Moshe Sharett (1894-1965)
(from Israel at Fifty – The Prime Ministers of the State of Israel, published by the Israel Information Center, 1998)
(A somewhat officlal and whitewashed version of Moshe Sharett's biography – ed.)
Moshe Sharett - Zionist leader, first Foreign Minister and second Prime Minister of the State of Israel - was born Moshe Shertok in Kherson (Ukraine) in 1894, and arrived with his family in the Land of Israel, then part of the Ottoman Empire, at the age of 12.
His family was among the founders of what became the city of Tel Aviv, and Sharett was a member of the first graduating class of the first Hebrew high school in the country - the Herzliya Gymnasium. Part of the "younger generation" of the nation's founding fathers, Sharett spoke fluent Arabic and Turkish, opted for Ottoman citizenship and, during World War l, served in the Ottoman army as an interpreter. Sharett studied law in Istanbul prior to the war, and then studied at the London School of Economics from 1922 to 1924.
In 1920 he joined the socialist Ahdut Ha'avoda, which later became Mapai, the leading party in the Yishuv. In 1925 he was appointed deputy editor of Davar, the daily paper of the Histadrut-General Federation of Labor, and editor of Davar's English weekly. In 1931 he joined the political section of the Jewish Agency - the "almost-government" of the Jews in Palestine.

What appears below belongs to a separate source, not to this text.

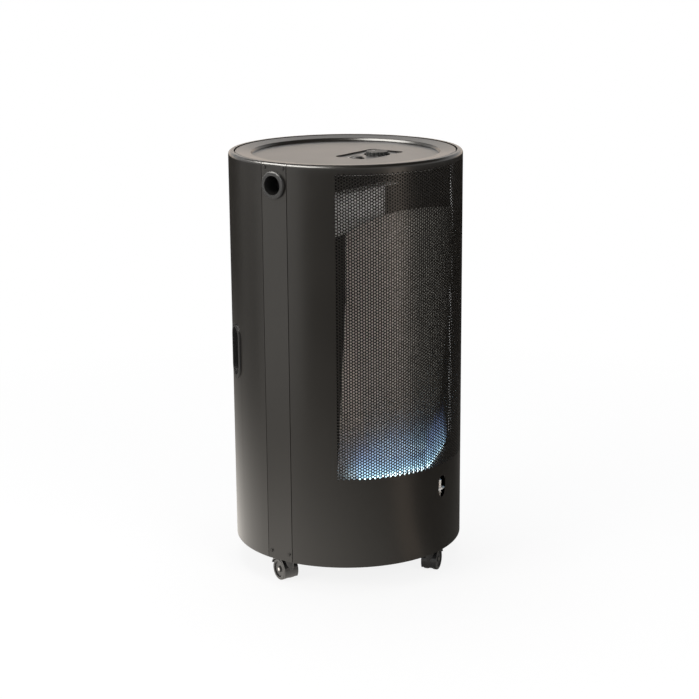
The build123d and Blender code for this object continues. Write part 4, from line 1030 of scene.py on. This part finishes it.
# ---------------------------------------------------------------- stage
def floor_finish():
    """White floor with a soft shadow; reflections see it painted dark, but for a painted warm pool of light.
    """
    shadow_reach, shadow_fade, whiteness = 0.45, 1.3, 0.86
    dim_side = (0.719, -0.695)
    pool_light, pool_least, pool_most, pool_share = 1.05, 0.12, 3.0, 0.48
    pool_start, pool_width, pool_fall = 0.21, 0.70, 2.2
    finish = Finish("pale_floor")
    seen, sheen = finish.rays("Camera", "Glossy")
    x, y, _ = finish.split(finish.place)
    reach = (x * x + y * y) ** 0.5
    away = ((reach - shadow_reach) / shadow_fade).clamped()
    # Painted light and shade seen only in reflections: the floor glows as a warm pool that fades with
    # distance and towards dim_side, and is black elsewhere.
    shaded = (x * dim_side[0] + y * dim_side[1]) / reach
    facing = (pool_light - shaded * pool_light).clamped(pool_least, pool_most)
    pool = facing / (1 + ((reach - pool_start) / pool_width) ** pool_fall)
    matt = finish.add("ShaderNodeBsdfDiffuse", None, {"Color": (0.86, 0.86, 0.86, 1)})
    white = seen * (whiteness + away * (1 - whiteness))
    plain = finish.mixed(white, matt, finish.glow((1, 1, 1), 1.0))
    dark = finish.glow((0, 0, 0), 0.0)
    painted_pool_glow = finish.mixed((pool * pool_share).clamped(), dark, finish.glow((1.0, 0.95, 0.88), 2.0))
    return finish.closed(finish.mixed(sheen, plain, painted_pool_glow))


def sheen_card(name, corners, colour, strength):
    """A screen round the stage that only polished surfaces see: black, or bright like a softbox."""
    mesh = bpy.data.meshes.new(name)
    last = len(corners) - 2
    mesh.from_pydata(corners, [], [(n, n + 1, n + 3, n + 2) for n in range(0, last, 2)])
    finish = Finish(name)
    mesh.materials.append(finish.closed(finish.glow(colour, strength)))
    card = new_object(name, mesh)
    for kind in ("camera", "diffuse", "shadow", "transmission", "volume_scatter"):
        setattr(card, f"visible_{kind}", False)


def arc_card(name, turns, radii, levels, colour, strength):
    """A screen bent round the cabinet between two directions, from one radius and level to another."""
    steps = 16
    corners = []
    for n in range(steps + 1):
        turn = math.radians(turns[0] + (turns[1] - turns[0]) * n / steps)
        for radius, level in zip(radii, levels):
            corners.append((radius * math.cos(turn), radius * math.sin(turn), level))
    sheen_card(name, corners, colour, strength)


def soft_lamp(name, place, aim, size, power, colour=(1, 1, 1)):
    """A rectangular lamp that faces a point."""
    lamp = bpy.data.lights.new(name, "AREA")
    lamp.shape = "RECTANGLE"
    lamp.size, lamp.size_y = size
    lamp.energy = power
    lamp.color = colour
    obj = new_object(name, lamp)
    away = Vector(place) - Vector(aim)
    obj.matrix_world = Matrix.Translation(place) @ away.to_track_quat("Z", "Y").to_matrix().to_4x4()
    obj.visible_glossy = False


class HEATER_OT_stage(bpy.types.Operator):
    """Sets up the floor, the soft light and the camera"""

    bl_idname = "heater.stage"
    bl_label = "Stage"

    floor_size = 80.0

    def execute(self, context):
        sizes = context.scene.heater_stage
        self.floor()
        self.cards()
        self.world(context.scene, sizes.ambient)
        self.lamps()
        self.camera(context.scene, sizes)
        context.scene.view_settings.view_transform = "Standard"
        return {"FINISHED"}

    def floor(self):
        half = self.floor_size / 2
        mesh = bpy.data.meshes.new("floor")
        corners = [(-half, -half, 0), (half, -half, 0), (half, half, 0), (-half, half, 0)]
        mesh.from_pydata(corners, [], [(0, 1, 2, 3)])
        mesh.materials.append(floor_finish())
        new_object("floor", mesh)

    def cards(self):
        """Dark ceiling, warm backdrop, softbox, three pale side screens, and a warm strip with its foot."""
        half, level = 3.0, 2.4
        warm, pale = (1.0, 0.84, 0.70), (1.0, 0.97, 0.92)
        strip_turns = (-88, -104)
        ceiling = [(-half, -half, level), (half, -half, level), (-half, half, level), (half, half, level)]
        sheen_card("ceiling_card", ceiling, (0, 0, 0), 0.0)
        arc_card("backdrop_card", turns=(-14, 86), radii=(2.8, 2.8), levels=(0.75, 1.31),
                 colour=(1.0, 0.85, 0.72), strength=1.7)
        arc_card("softbox_card", turns=(-170, -248), radii=(0.9, 0.9), levels=(1.32, 2.38),
                 colour=pale, strength=26.0)
        for turns, strength in (((-184, -203), 1.1), ((-203, -229), 1.25), ((-229, -262), 0.35)):
            arc_card(f"side_card_{-turns[0]}", turns, radii=(1.35, 1.35), levels=(0.0, 0.75),
                     colour=pale, strength=strength)
        arc_card("strip_card", strip_turns, radii=(2.9, 2.9), levels=(0.0, 0.8), colour=warm, strength=3.0)
        arc_card("strip_foot_card", strip_turns, radii=(0.32, 1.6), levels=(0.002, 0.002),
                 colour=warm, strength=0.8)

    def world(self, scene, ambient):
        """Even light from all round, with white behind the heater."""
        world = bpy.data.worlds.new("studio")
        world.use_nodes = True
        scene.world = world
        sheet = NodeSheet(world.node_tree)
        sheet.tree.nodes.clear()
        seen, sheen, through = sheet.rays("Camera", "Glossy", "Transmission")
        shown = (seen + sheen + through).clamped()
        sky = sheet.add("ShaderNodeBackground", None, {"Color": (0.93, 0.95, 1.0, 1), "Strength": ambient})
        white = sheet.add("ShaderNodeBackground", None, {"Color": (1, 1, 1, 1), "Strength": 1.0})
        sheet.add("ShaderNodeOutputWorld", None, {"Surface": sheet.mixed(shown, sky, white)})

    def lamps(self):
        """Soft boxes on the left, in front and overhead."""
        aim = (0.0, 0.0, 0.45)
        soft_lamp("left_box", (-2.6, 0.9, 1.5), aim, size=(1.6, 2.0), power=55, colour=(1.0, 0.97, 0.93))
        soft_lamp("front_box", (-0.9, -2.9, 1.7), aim, size=(1.6, 1.6), power=45, colour=(1.0, 0.96, 0.92))
        soft_lamp("top_box", (0.3, 0.5, 2.8), aim, size=(1.6, 1.6), power=35)

    def camera(self, scene, sizes):
        lens = bpy.data.cameras.new("camera")
        lens.lens = sizes.lens
        lens.sensor_width = 36
        camera = new_object("camera", lens)
        camera.matrix_world = (
            Matrix.Rotation(sizes.azimuth, 4, "Z")
            @ Matrix.Translation((0, -sizes.distance, sizes.height))
            @ Matrix.Rotation(-sizes.yaw, 4, "Z")
            @ Matrix.Rotation(math.pi / 2 - sizes.pitch, 4, "X")
            @ Matrix.Rotation(sizes.roll, 4, "Z"))
        scene.camera = camera


# ---------------------------------------------------------------- add-on
GROUPS = {
    "heater_punching": HeaterPunching,
    "heater_flames": HeaterFlames,
    "heater_dial": HeaterDial,
    "heater_colours": HeaterColours,
    "heater_stage": HeaterStage,
}
OPERATORS = (HEATER_OT_finishes, HEATER_OT_front, HEATER_OT_flames, HEATER_OT_dial, HEATER_OT_stage)


class HEATER_PT_panel(bpy.types.Panel):
    """Lists the heater's pieces and their sizes"""

    bl_idname = "HEATER_PT_panel"
    bl_label = "Heater"
    bl_space_type = "VIEW_3D"
    bl_region_type = "UI"
    bl_category = "Heater"

    def draw(self, context):
        for operator in OPERATORS:
            self.layout.operator(operator.bl_idname)
        for name, group in GROUPS.items():
            box = self.layout.box()
            box.label(text=group.__doc__.rstrip("."))
            for prop in group.__annotations__:
                box.prop(getattr(context.scene, name), prop)


def register():
    for name, group in GROUPS.items():
        bpy.utils.register_class(group)
        setattr(bpy.types.Scene, name, bpy.props.PointerProperty(type=group))
    for kind in (*OPERATORS, HEATER_PT_panel):
        bpy.utils.register_class(kind)


def unregister():
    for kind in reversed((*OPERATORS, HEATER_PT_panel)):
        bpy.utils.unregister_class(kind)
    for name, group in reversed(list(GROUPS.items())):
        delattr(bpy.types.Scene, name)
        bpy.utils.unregister_class(group)


def main():
    register()
    bpy.ops.heater.finishes()
    bpy.ops.heater.front()
    bpy.ops.heater.flames()
    bpy.ops.heater.dial()
    bpy.ops.heater.stage()


if __name__ == "__main__":
    main()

From 1933 until the establishment of the State of Israel in 1948, Sharett served as head of the political section of the Jewish Agency, a role second only to that of Ben-Gurion, who held the position of chairman of the Jewish Agency. He was the chief negotiator and spokesman of the Yishuv vis-à-vis the British Mandatory administration and an important architect of Zionist policy. Sharett was a major figure in the formulation of mainstream Zionist strategy. He supported the mobilization of Jewish youth into units of the British Army during World War ll and was instrumental in the establishment of the Jewish Brigade, while actively opposing the British White Paper policy, which severely restricted Jewish immigration and settlement. He supported Ben-Gurion's strategy of organized mass "illegal" immigration in defiance of British policy and played a major role In mobilizing international support for the November 1947 United Nations Partition Plan and the admission of Israel into the UN.

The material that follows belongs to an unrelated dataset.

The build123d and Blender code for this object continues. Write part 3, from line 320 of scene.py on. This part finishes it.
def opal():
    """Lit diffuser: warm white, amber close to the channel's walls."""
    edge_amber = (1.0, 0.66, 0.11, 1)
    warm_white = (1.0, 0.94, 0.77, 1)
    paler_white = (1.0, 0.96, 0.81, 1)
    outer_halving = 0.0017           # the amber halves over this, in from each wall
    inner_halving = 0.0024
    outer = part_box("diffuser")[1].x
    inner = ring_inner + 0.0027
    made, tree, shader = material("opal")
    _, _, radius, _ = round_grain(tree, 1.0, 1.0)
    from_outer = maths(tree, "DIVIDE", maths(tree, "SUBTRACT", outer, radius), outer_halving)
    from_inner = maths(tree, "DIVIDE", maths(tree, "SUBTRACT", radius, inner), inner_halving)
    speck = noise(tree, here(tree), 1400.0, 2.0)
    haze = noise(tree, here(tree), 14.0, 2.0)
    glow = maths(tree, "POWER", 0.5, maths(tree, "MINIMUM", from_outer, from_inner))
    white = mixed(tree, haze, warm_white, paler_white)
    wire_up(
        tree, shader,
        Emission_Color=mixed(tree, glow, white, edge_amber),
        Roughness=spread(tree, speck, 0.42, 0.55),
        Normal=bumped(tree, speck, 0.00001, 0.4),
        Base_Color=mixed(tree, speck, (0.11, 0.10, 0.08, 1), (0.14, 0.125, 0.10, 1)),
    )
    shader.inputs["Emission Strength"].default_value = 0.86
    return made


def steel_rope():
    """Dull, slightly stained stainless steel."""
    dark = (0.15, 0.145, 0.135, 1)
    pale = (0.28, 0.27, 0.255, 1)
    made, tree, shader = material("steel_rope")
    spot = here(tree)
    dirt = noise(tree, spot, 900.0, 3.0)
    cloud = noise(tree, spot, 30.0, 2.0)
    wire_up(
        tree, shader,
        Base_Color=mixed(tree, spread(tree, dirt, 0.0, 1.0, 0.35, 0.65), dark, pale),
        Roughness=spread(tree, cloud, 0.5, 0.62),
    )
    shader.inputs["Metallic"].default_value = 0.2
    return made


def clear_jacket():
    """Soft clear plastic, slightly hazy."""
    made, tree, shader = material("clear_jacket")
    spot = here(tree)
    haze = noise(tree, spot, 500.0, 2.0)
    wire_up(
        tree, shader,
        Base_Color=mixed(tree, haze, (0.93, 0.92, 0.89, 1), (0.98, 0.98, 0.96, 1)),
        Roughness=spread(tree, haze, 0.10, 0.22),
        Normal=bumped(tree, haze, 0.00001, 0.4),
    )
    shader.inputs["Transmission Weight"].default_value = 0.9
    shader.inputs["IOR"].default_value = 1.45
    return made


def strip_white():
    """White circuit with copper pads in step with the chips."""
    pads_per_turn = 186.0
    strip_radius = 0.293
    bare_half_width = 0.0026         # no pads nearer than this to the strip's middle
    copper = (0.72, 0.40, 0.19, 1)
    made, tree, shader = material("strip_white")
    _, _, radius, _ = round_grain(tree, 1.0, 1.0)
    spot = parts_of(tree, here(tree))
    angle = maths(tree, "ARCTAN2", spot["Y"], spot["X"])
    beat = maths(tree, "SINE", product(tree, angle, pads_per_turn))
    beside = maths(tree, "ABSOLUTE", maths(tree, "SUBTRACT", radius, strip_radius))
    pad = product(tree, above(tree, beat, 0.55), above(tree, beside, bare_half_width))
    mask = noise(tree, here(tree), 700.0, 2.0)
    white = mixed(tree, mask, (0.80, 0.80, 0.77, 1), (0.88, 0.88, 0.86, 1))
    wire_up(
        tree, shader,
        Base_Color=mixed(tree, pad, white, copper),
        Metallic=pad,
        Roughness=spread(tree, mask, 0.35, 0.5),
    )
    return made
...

Moshe Sharett was one of the signatories of Israel's Declaration of Establishment. He became Israel's first Minister of Foreign Affairs (1948 - 1956), led the Israeli delegation to the cease-fire negotiations during and after the War of Independence and succeeded in establishing bilateral relations with dozens of countries as well as membership in the United Nations. He devoted much of his time as Minister of Foreign Affairs to the issue of reparations from Germany, and in 1952 signed a reparations agreement with West Germany.

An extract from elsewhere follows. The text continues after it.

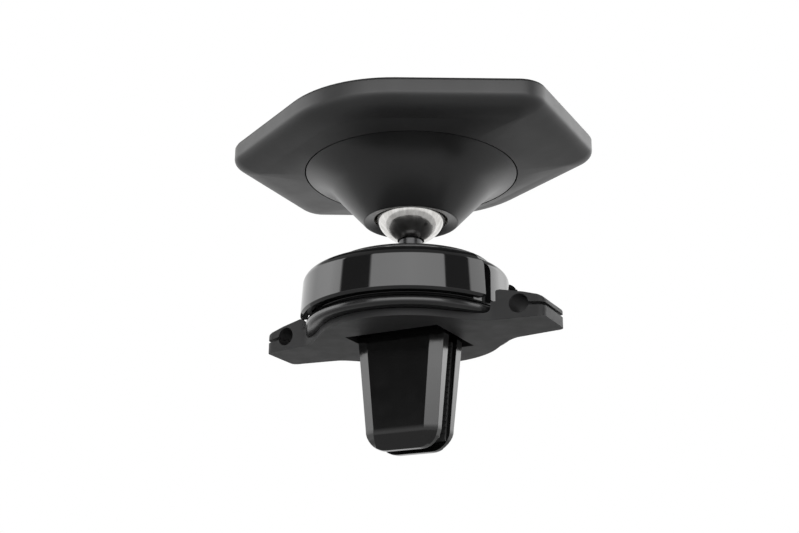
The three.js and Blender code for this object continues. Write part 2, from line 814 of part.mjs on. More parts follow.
function jawPad(side) {
  const back = JAW_INNER_Y - REST_GAP;
  const front = JAW_INNER_Y - 0.75;
  const level = (z, half) => [
    new THREE.Vector3(-half, front, z),
    new THREE.Vector3(half, front, z),
    new THREE.Vector3(half, back, z),
    new THREE.Vector3(-half, back, z),
  ];
  const pad = loft([level(-0.8, 7.9), level(-17, 6.5), level(-18.6, 5.6)], false);
  return side > 0 ? pad : pad.rotateZ(Math.PI);
}

function jawSpring(side) {
  const spring = coil(1.35, 0.25, -1.7, 1.7, 5, 9).rotateY(Math.PI / 2);
  return spring.translate(0, side * JAW_PIVOT.y, JAW_PIVOT.z);
}

// ---------------------------------------------------------------- assembly

const mount = new THREE.Group();

function add(name, geometry, material) {
  const mesh = new THREE.Mesh(closed(geometry), material);
  mesh.name = name;
  mount.add(mesh);
}

add('base_body', baseBody(), BASE_BLACK);
add('bearing_ring', bearingRing(), GLOSS_BLACK);
add('lock_ring', lockRing(), GLOSS_BLACK);
add('cam_sleeve', camSleeve(), NYLON);
add('cap', capDisc(), MATT_BLACK);
add('cap_screw_left', capScrew().translate(-BOSS_X, 0, 0), STEEL);
add('cap_screw_right', capScrew().translate(BOSS_X, 0, 0), STEEL);
add('ball_stud', ballStud(), DARK_STEEL);
add('stud_nut', studNut(), STEEL);
add('release_spring', coil(7.6, 0.4, CARRIAGE_TOP + 0.45, 11.6, 2, 24), SPRING_STEEL);
add('carriage', carriageBody(), NYLON);
for (const [place, side] of [['front', -1], ['rear', 1]]) {
  add(`${place}_drive_pin`, drivePin(side), STEEL);
  add(`${place}_hinge_pin`, hingePinAt(side), STEEL);
  add(`${place}_jaw_spring`, jawSpring(side), SPRING_STEEL);
  add(`${place}_jaw`, jaw(side), GLOSS_BLACK);
  add(`${place}_jaw_pad`, jawPad(side), RUBBER);
}
add('ball', chromeBall(), CHROME);
add('lower_liner', lowerLiner(), NYLON);
add('upper_liner', upperLiner(), NYLON);
add('pressure_cup', pressureCup(), NYLON);
add('disc_spring', discSpring(), SPRING_STEEL);
add('socket_cone', socketCone(), MATT_BLACK);
add('plate_shell', plateShell(), MATT_BLACK);
plateScrewPlaces().forEach((place, i) => add(`plate_screw_${i + 1}`, plateScrew(place), STEEL));
add('yoke_plate', hexSlab(3.7, 9.55, 10.55), STEEL);
add('magnet_tray', magnetTray(), MATT_BLACK);
magnetPlaces().forEach(([x, y], i) => {
  const magnet = rod(MAGNET_RADIUS, BALL_Z + 10.6, BALL_Z + 12.2, FINE);
  add(`magnet_${i + 1}`, magnet.translate(x, y, 0), NICKEL);
});
add('face_pad', facePad(), RUBBER);

export default mount;
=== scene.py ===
import math

import bmesh
import bpy
from mathutils import Matrix, Vector


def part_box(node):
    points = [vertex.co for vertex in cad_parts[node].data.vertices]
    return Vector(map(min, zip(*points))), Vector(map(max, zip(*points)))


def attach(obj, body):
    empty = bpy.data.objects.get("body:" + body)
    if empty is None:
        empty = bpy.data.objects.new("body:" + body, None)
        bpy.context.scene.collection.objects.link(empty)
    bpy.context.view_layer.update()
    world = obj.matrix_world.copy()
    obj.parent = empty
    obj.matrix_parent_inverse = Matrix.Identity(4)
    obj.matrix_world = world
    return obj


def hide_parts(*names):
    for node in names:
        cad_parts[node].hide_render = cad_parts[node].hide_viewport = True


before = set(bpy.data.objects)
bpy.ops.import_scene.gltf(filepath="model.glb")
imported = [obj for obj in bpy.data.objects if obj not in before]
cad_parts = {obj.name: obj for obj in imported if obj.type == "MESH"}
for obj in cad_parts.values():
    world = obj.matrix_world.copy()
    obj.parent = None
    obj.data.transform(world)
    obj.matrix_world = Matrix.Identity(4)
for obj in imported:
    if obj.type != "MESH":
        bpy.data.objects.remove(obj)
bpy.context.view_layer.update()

# A magnetic vent mount, seen from below: a twist-lock clip, a chrome ball joint and a wide
# hexagonal plate. Lengths are in millimetres until a mesh is made; the frame's are in metres.

MM = 0.001
FULL_TURN = 2 * math.pi
SIDES = (1, -1)

# How many sides a round piece has, by how closely its outline is seen.
HIDDEN = 32
COARSE = 48
MEDIUM = 96
FINE = 192
FINEST = 256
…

In 1953, when Ben-Gurion retired to Kibbutz Sde Boker, Moshe Sharett was appointed his successor by the Mapai party; he also retained the foreign affairs portfolio. Ben-Gurion left the government, but remained politically active behind the scenes throughout Sharett's two-year term in office as Prime Minister. This took place against the backdrop of growing concern over massive arms acquisition by the Arab countries from the Soviet bloc as well as mounting international pressure on Israel to make far-reaching concessions on water rights while still showing restraint in response to attacks from across the borders. Sharett was perceived by Ben-Gurion as being too moderate in retaliation against incursions and attacks on Israeli civilians, while Sharett considered it important to maintain his policy of moderation and de-escalation of the Arab-Israel conflict.
In 1955 the rift between them widened considerably, causing a fallout between the two men, who had been close associates and political allies since the 1920s. This fundamental dispute between Ben-Gurion and Sharett ultimately led to Sharett's 1956 resignation and his leaving political life.
As Prime Minister and Foreign Minister, Sharett presided over the continuation of the high-paced national socioeconomic development and immigrant absorption which characterized Israel during this period. He initiated negotiations on arms purchases, which bore fruit after he had left the premiership. The "Lavon affair" - a failed intelligence operation launched by the Minister of Defense without the Prime Minister's knowledge, which was to overshadow Israeli politics for years to come - led to Ben-Gurion's return to the government as Minister of Defense.
Following the 1955 elections, Sharett yielded the post of Prime Minister but remained Foreign Minister until June 1956.
Upon his retirement, he became chairman of the Beit Berl College, Director-General of the Am Oved publishing house (both Histadrut institutions) and representative of the Labor Party in the Socialist International. In 1960 Sharett was elected by the World Zionist Congress as Chairman of the World Zionist Organization and the Jewish Agency.
Moshe Sharett died in 1965 at the age of 71.